Мартен Левден представил скульптуру «Исследователи» в виде двух мужчин, которые осматриваются по сторонам на вершине телеграфного столба. Работа имела подзаголовок: «Чтобы обрести свободу, нужно от нее отказаться». Свои скульптуры Мартен создает из скотча, снимая точную копию тела конкретных людей. Затем облачает прозрачную скульптуру в типовую, безликую одежду. Его персонажи всегда находятся между надеждой и отчаянием в попытке понять мир. Их движения застыли под насмешками из-за отсутствия результата, они всегда находятся в неразрешимых ситуациях, их шаткий мир трагически балансирует между хрупкостью и стандартизацией.
Тему неузнанного и странного развивает средовая скульптура «Кактус» Александра Зайцева.
Автор демонстрирует радикальное изменение волжского ландшафта за счет ввода в него не характерного растения. Результат - искусственная смена ситуации в пределах одного видового кадра. Инсталляция внедряется в среду таким образом, чтобы с расстояния могло показаться, что это не свойственный для наших мест пейзаж. Зритель может участвовать в этой инсталляции и получать новое изображение среды, не меняя географии. Такой объёмный экран, в который можно попасть при отсечении периферического зрения.

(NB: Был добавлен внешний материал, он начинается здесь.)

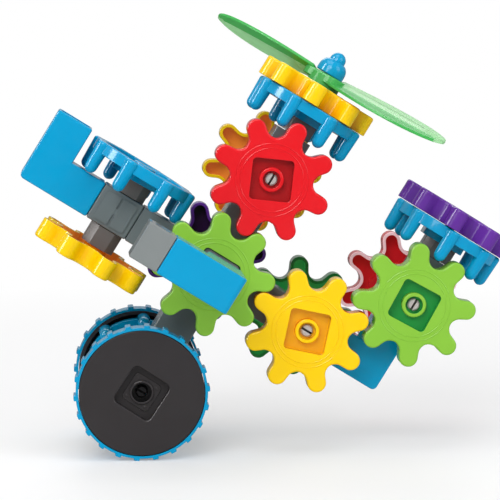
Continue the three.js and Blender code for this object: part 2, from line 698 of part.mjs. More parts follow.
// Studs: what each carries sets how far its barbs reach
const gearReach = GAP + GEAR_LEDGE + GAP;
const crownReach = GAP + CROWN_HEIGHT + GAP;
const wheelReach = crownReach + WHEEL_LEDGE + GAP;
const stackReach = GAP + CROWN_HEIGHT + GAP + GEAR_LEDGE + GAP;
const gearStud = toGeometry(studSolid(NECK_LENGTH, gearReach, onTop));
const gearStudFlat = toGeometry(studSolid(NECK_LENGTH, gearReach, 0));
const rearStud = toGeometry(studSolid(NECK_LENGTH + REAR_SPACER, gearReach));
const stackStud = toGeometry(studSolid(NECK_LENGTH, stackReach));
const crownStud = toGeometry(studSolid(NECK_LENGTH, crownReach));
const wheelStud = toGeometry(studSolid(NECK_LENGTH, wheelReach));
const backWheelStud = toGeometry(studSolid(NECK_LENGTH + REAR_SPACER, wheelReach));
for (const key of ['a', 'b', 'c', 'd']) {
  const shape = key === 'c' ? gearStudFlat : gearStud;
  add(mount(hubs[key], 'front'), `stud_front_${key}`, shape, 'grey', blockStart);
  add(mount(hubs[key], 'rear'), `stud_rear_${key}`, rearStud, 'grey', blockStart);
}
add(mount(hubs.b, 'top'), 'stud_top_b', stackStud, 'grey', RISER_END + GAP);
add(mount(hubs.d, 'top'), 'stud_top_d', stackStud, 'grey', RISER_END + GAP);
add(mount(hubs.tail, 'top'), 'stud_tail_top', crownStud, 'grey', blockStart);
add(mount(hubs.tail, 'bottom'), 'stud_tail_bottom', gearStud, 'grey', blockStart);
add(mount(hubs.wheel, 'front'), 'stud_wheel_front', wheelStud, 'grey', blockStart);
add(mount(hubs.wheel, 'rear'), 'stud_wheel_back', backWheelStud, 'grey', blockStart);

// Front gear train
const frontColours = { a: 'green', b: 'red', c: 'yellow', d: 'green' };
const rearColours = { a: 'purple', b: 'yellow', c: 'darkGreen', d: 'red' };
for (const key of ['a', 'b', 'c', 'd']) {
  const front = mount(hubs[key], 'front');
  const rear = mount(hubs[key], 'rear');
  add(front, `gear_front_${key}`, gearShape, frontColours[key], FRONT_SEAT, frontTurns[key]);
  add(rear, `gear_rear_${key}`, gearShape, rearColours[key], REAR_SEAT, -rearTurns[key]);
}

// Crank on the first gear
const crankFoot = FRONT_SEAT + GEAR_WIDTH - RECESS_DEPTH + GAP;
const crankTop = crankFoot + RECESS_DEPTH - GAP + CRANK_POST;
const crank = mount(hubs.a, 'front');
add(crank, 'crank_post', toGeometry(crankPostSolid()), 'paleGrey', crankFoot);
const crankArm = new THREE.Group();
crankArm.position.z = crankTop + GAP;
crankArm.quaternion.setFromRotationMatrix(
  new THREE.Matrix4().makeBasis(DIRECTIONS.front, DIRECTIONS.tail, DIRECTIONS.bottom),
);
crank.add(crankArm);
add(crankArm, 'crank_elbow', toGeometry(crankElbowSolid()), 'blue');
const grip = mount(crank, 'tail');
grip.position.z = crankTop + GAP + 2 * BLOCK - HALF;
add(grip, 'crank_grip', toGeometry(gripSolid()), 'paleGrey', 2 * BLOCK - HALF + GAP);

// Rotor and nose stacks
const gearOnCrown = TOP_SEAT + CROWN_HEIGHT + GAP;
const gearFace = gearOnCrown + GEAR_WIDTH;
const rotor = mount(hubs.b, 'top');
add(rotor, 'crown_rotor', crownShape, 'blue', TOP_SEAT, PITCH / 2);
add(rotor, 'gear_rotor', gearShape, 'yellow', gearOnCrown, ROTOR_GEAR_TURN);
const bladeTurn = Math.PI / 2 - BLADE_TURN;
const propeller = toGeometry(propellerSolid(PITCH / 2 + ROTOR_GEAR_TURN - bladeTurn));
add(rotor, 'propeller', propeller, 'clearGreen', gearFace, bladeTurn);
add(rotor, 'propeller_cap', toGeometry(capSolid()), 'blue', gearFace + GAP + PROP_HUB_HEIGHT + GAP);
const nose = mount(hubs.d, 'top');
add(nose, 'crown_nose', crownShape, 'blue', TOP_SEAT, 0);
add(nose, 'gear_nose', gearShape, 'purple', gearOnCrown, 0);

// Tail
add(mount(hubs.tail, 'top'), 'crown_tail', crownShape, 'blue', FRONT_SEAT, TAIL_CROWN_TURN);
add(mount(hubs.tail, 'bottom'), 'gear_tail', gearShape, 'yellow', FRONT_SEAT, -TAIL_GEAR_TURN);

// Wheels
const wheelOnCrown = CROWN_HEIGHT + GAP;
const wheels = [
  { label: 'front', side: 'front', seat: FRONT_SEAT },
  { label: 'back', side: 'rear', seat: REAR_SEAT },
];
for (const { label, side, seat } of wheels) {
  const axle = mount(hubs.wheel, side);
  add(axle, `wheel_crown_${label}`, crownShape, 'blue', seat, -WHEEL_CROWN_TURN);
  add(axle, `wheel_${label}`, wheelShape, 'black', seat + wheelOnCrown, WHEEL_TURN);
  add(axle, `tyre_${label}`, tyreShape, 'blue', seat + wheelOnCrown, WHEEL_TURN);
}

// The origin is under the middle of the toy, on the surface that its wheels stand on
const model = new THREE.Group();
model.add(toy);
model.updateMatrixWorld(true);
const box = new THREE.Box3().setFromObject(model, true);
const centre = box.getCenter(new THREE.Vector3());
toy.position.set(-centre.x, -centre.y, -box.min.z);

export default model;
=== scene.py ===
import json
import math

import bmesh
import bpy
from mathutils import Matrix, Vector


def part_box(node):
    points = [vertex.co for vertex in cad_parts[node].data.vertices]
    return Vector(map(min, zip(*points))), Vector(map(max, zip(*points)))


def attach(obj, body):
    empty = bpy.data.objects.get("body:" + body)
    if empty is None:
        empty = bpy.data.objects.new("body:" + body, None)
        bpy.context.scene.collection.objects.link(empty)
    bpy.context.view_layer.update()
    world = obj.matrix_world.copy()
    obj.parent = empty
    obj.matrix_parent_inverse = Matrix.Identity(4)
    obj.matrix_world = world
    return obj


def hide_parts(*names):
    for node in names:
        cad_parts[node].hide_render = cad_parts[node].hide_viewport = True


# A gear building toy put together as a small helicopter on two wheels, all of it glossy moulded plastic.
# Pieces are modelled in millimetres, each standing on z = 0 or round it, and then set in place in metres.

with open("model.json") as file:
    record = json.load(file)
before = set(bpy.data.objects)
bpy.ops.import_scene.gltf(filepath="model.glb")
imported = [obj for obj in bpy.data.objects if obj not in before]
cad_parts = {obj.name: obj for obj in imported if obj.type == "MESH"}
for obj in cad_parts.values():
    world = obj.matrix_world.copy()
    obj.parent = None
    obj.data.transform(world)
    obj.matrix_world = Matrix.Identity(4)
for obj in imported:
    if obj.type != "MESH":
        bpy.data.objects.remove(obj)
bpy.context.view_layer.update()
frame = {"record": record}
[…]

Расширенные экраны взаимоотношений земного и инопланетного проявляются в перформансе Сюзанны Мессершмидт «Конец мира». В течение всего «номадического шоу», в разных местах перед зрителями появляются флуоресцентные зеленые человечки, величиной с детскую куколку, действуя как 25 кадр, они скользят по краю сознания, но быстро забываются в пестрой толпе. К вечеру, когда уставшая толпа паломников входит в темный холод пещерных проемов, зеленое латексное существо, неожиданно увеличившееся до человеческих размеров, в порывистых конвульсиях движется навстречу. Страх перед «другим» позволяет сохранить критическую дистанцию между художником и зрителями. Последние останавливаются, поднимая разбросанные инструкции, предназначенные для граждан с атомным облучением.
Чтоб спастись, публика радостно переключается на аудио-перформанс под гитару Виталия Рыбакина, вызвавший бурю восторгов уж за одно то, что позволил вернуться к радости узнавания.
Все вдруг вспомнили, как много прошли в этот день, пережив и зной, и жажду, и крутой подъем, искренне воодушевившись собственным, душевным и физическим подвигом.
Символичным экраном видения молодого поколения современных художников стала работа Катрин Хорнек из Австрии. Инсталляция из трех частей расследует изменения представления о природе и культуре в течение долгого времени. Художник ставит под сомнение линейность развития антропогенного и природного миров. В разных частях пещеры, где раньше добывали известняк, были расположены три инсталляции. Первая представляет небольшой мостик из природного камня. Вторая – неожиданную гладкую поверхность, выложенную фабричной кафельная плиткой в пыльном природном ландшафте. И третья – цифровая панель со светящейся цитатой известного писателя романтизма 19 века Генриха Клейста, выбранной художницей в качестве названия всего проекта: «Всё держится по-прежнему, потому что хочет рухнуть одновременно».